↓
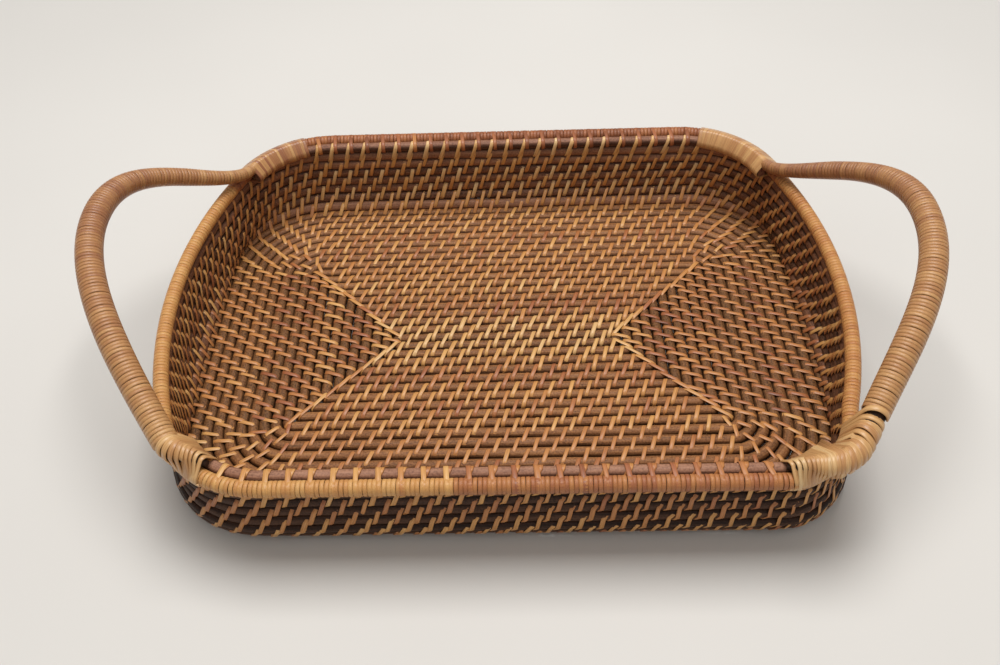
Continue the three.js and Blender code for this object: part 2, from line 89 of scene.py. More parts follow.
CANE_RADIUS = 3.0 * MM
CANE_BREADTH = 1.17  # how much wider than high the floor canes are
WALL_CANE_RADIUS = 3.1 * MM
WALL_CANE_BREADTH = 1.28
ROD_RADIUS = 3.3 * MM
FLOOR_HEIGHT = 3.8 * MM  # of the floor canes' centres
WALL_HEIGHTS = [FLOOR_HEIGHT] + [h * MM for h in (9.0, 15.0, 22.4, 29.9, 37.4, 44.9, 52.4)]  # from course 0
WALL_LEANS = (0, 0.41, 0.83, 1, 1, 1, 1, 1)  # share of the flare that each course has
WALL_TURNS = (90, -38, -26, -7, 0, 0, 0, 0)  # degrees that a course's outer face looks up
FRONT_BULGE = [b * MM for b in (5.8, 6.9, 4.2, 1.8, 0.6, 0, 0, 0)]  # how much fuller the front is
BULGE_REACH = 135 * MM  # from the centre line to where the bulge is full
OUTER_COURSES = 9  # of the floor, over which bulge and push fade away
OUTER_SWELL = 1.08  # how much thicker those courses are
CORNER_PUSH = 4.5 * MM  # of the front right corner
PUSH_REACH = 16 * MM
CORNER_DIRECTION = np.array([0.6, -0.8])
TOP_TILT = -0.016  # share of its height by which the wall is lower at the back and higher at the front,
TILT_REACH = 150 * MM  # so far from the centre line
TOP_HEIGHT = 59.7 * MM  # of the two rods along the long sides
RIM_LIFT = 0.4 * MM
STITCH_WIDTH = 2.7 * MM
STITCH_THICKNESS = 0.5 * MM
STITCH_SPACING = 11.9 * MM
STITCH_SLANT = 17  # degrees
MITRE_STITCH_HALF = 5.2 * MM
MITRE_MARGINS = (5.6 * MM, 3.4 * MM)  # free of stitches beside the mitres, on the long sides and at the ends
CORNER_ROWS = 13  # rows from the middle with a stitch square in each corner
LONG_TURN_WIDTH = 2.8 * MM
TURN_PITCH = 2.5 * MM
RIM_ROD_RADIUS = 3.75 * MM
RIM_TURN_RADIUS = RIM_RADIUS - 0.5 * MM
HANDLE_TURN_PITCH = 2.3 * MM
HANDLE_TURN_SEAT = 1.35 * MM  # from the bare cane to the middle of a turn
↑
__Exercise aim__.
Restate the data above exactly, keeping each word as it stands.

__Response to this exercise__.
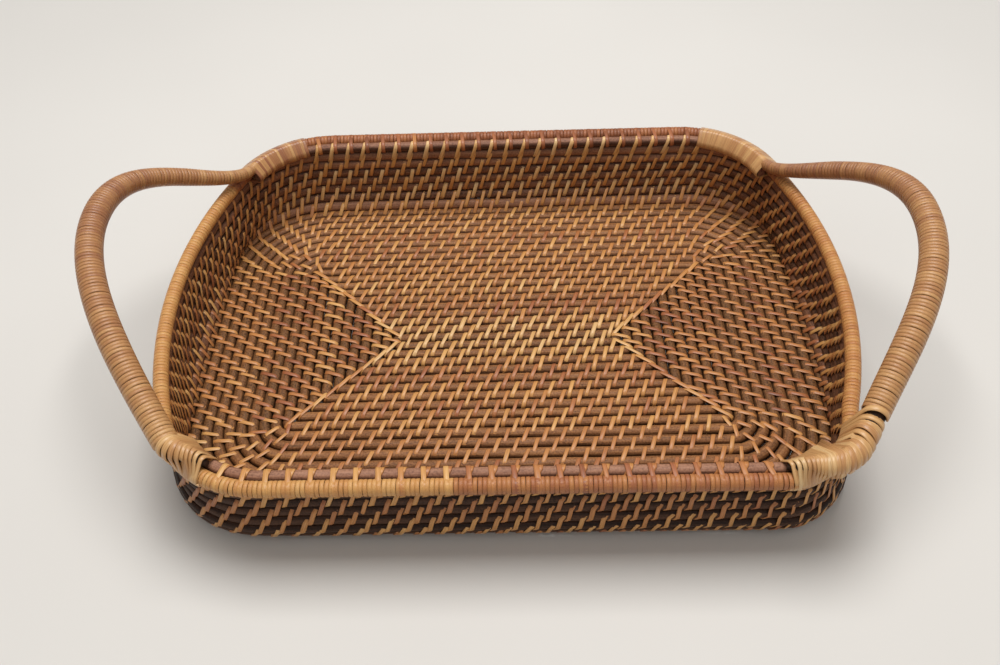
Continue the three.js and Blender code for this object: part 2, from line 89 of scene.py. More parts follow.
CANE_RADIUS = 3.0 * MM
CANE_BREADTH = 1.17  # how much wider than high the floor canes are
WALL_CANE_RADIUS = 3.1 * MM
WALL_CANE_BREADTH = 1.28
ROD_RADIUS = 3.3 * MM
FLOOR_HEIGHT = 3.8 * MM  # of the floor canes' centres
WALL_HEIGHTS = [FLOOR_HEIGHT] + [h * MM for h in (9.0, 15.0, 22.4, 29.9, 37.4, 44.9, 52.4)]  # from course 0
WALL_LEANS = (0, 0.41, 0.83, 1, 1, 1, 1, 1)  # share of the flare that each course has
WALL_TURNS = (90, -38, -26, -7, 0, 0, 0, 0)  # degrees that a course's outer face looks up
FRONT_BULGE = [b * MM for b in (5.8, 6.9, 4.2, 1.8, 0.6, 0, 0, 0)]  # how much fuller the front is
BULGE_REACH = 135 * MM  # from the centre line to where the bulge is full
OUTER_COURSES = 9  # of the floor, over which bulge and push fade away
OUTER_SWELL = 1.08  # how much thicker those courses are
CORNER_PUSH = 4.5 * MM  # of the front right corner
PUSH_REACH = 16 * MM
CORNER_DIRECTION = np.array([0.6, -0.8])
TOP_TILT = -0.016  # share of its height by which the wall is lower at the back and higher at the front,
TILT_REACH = 150 * MM  # so far from the centre line
TOP_HEIGHT = 59.7 * MM  # of the two rods along the long sides
RIM_LIFT = 0.4 * MM
STITCH_WIDTH = 2.7 * MM
STITCH_THICKNESS = 0.5 * MM
STITCH_SPACING = 11.9 * MM
STITCH_SLANT = 17  # degrees
MITRE_STITCH_HALF = 5.2 * MM
MITRE_MARGINS = (5.6 * MM, 3.4 * MM)  # free of stitches beside the mitres, on the long sides and at the ends
CORNER_ROWS = 13  # rows from the middle with a stitch square in each corner
LONG_TURN_WIDTH = 2.8 * MM
TURN_PITCH = 2.5 * MM
RIM_ROD_RADIUS = 3.75 * MM
RIM_TURN_RADIUS = RIM_RADIUS - 0.5 * MM
HANDLE_TURN_PITCH = 2.3 * MM
HANDLE_TURN_SEAT = 1.35 * MM  # from the bare cane to the middle of a turn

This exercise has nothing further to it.